The main “hack” here is to use skinless, boneless chicken. Bones add lots of flavors but, unfortunately, add a lot of cooking time.
With this recipe, by the time your rice is ready, your chicken will almost be prepared, too!
History of Chicken Karahi.
Chicken Karahi, or Kadai Chicken, is popular in South Asian cuisine, particularly in India and Pakistan. Its name is derived from the Kadai, a thick, circular cooking pot traditionally used in the Indian subcontinent. This dish stands out for its rich, spicy flavor, characterized by the use of various spices and herbs such as ginger, garlic, chilies, and garam masala.

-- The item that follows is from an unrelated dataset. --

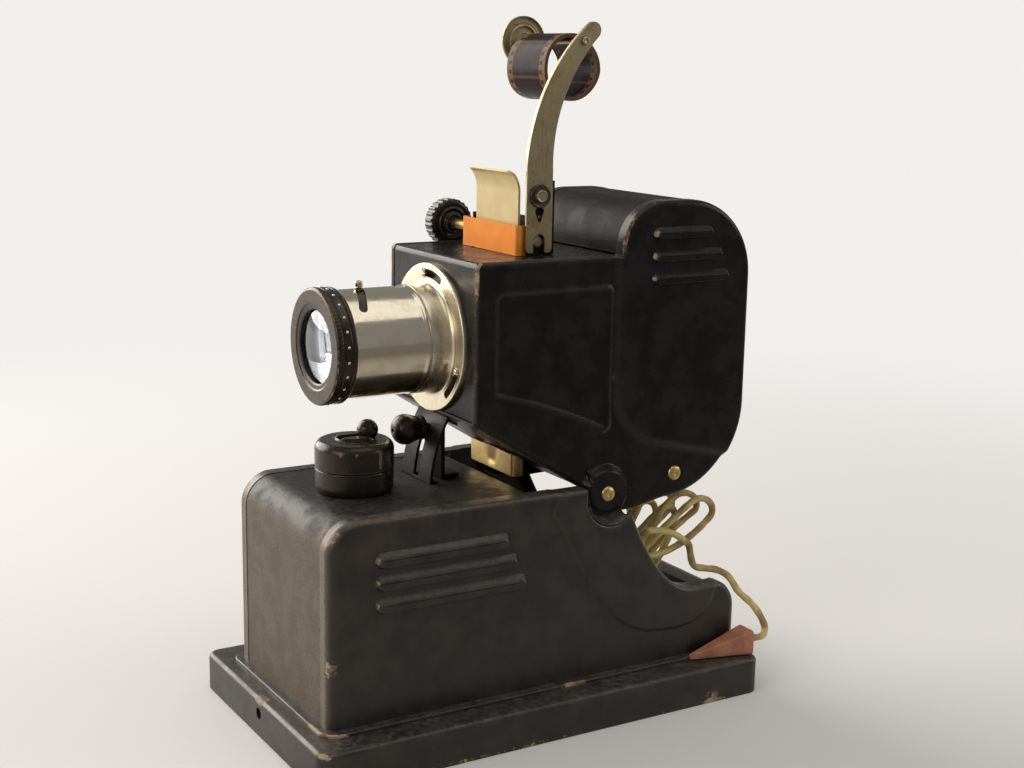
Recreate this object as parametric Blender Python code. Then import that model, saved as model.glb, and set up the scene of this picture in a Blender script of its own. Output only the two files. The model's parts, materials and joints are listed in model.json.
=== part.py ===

Although the exact origins of this dish are unknown, it is believed to have been first created by the nomadic tribes of North India and Pakistan, who needed a simple and quick method of cooking their meals while on the move. Over time, Chicken Karahi has become a staple in South Asian households and restaurants, loved for its deep flavors and versatility.
Easily Printable Recipe.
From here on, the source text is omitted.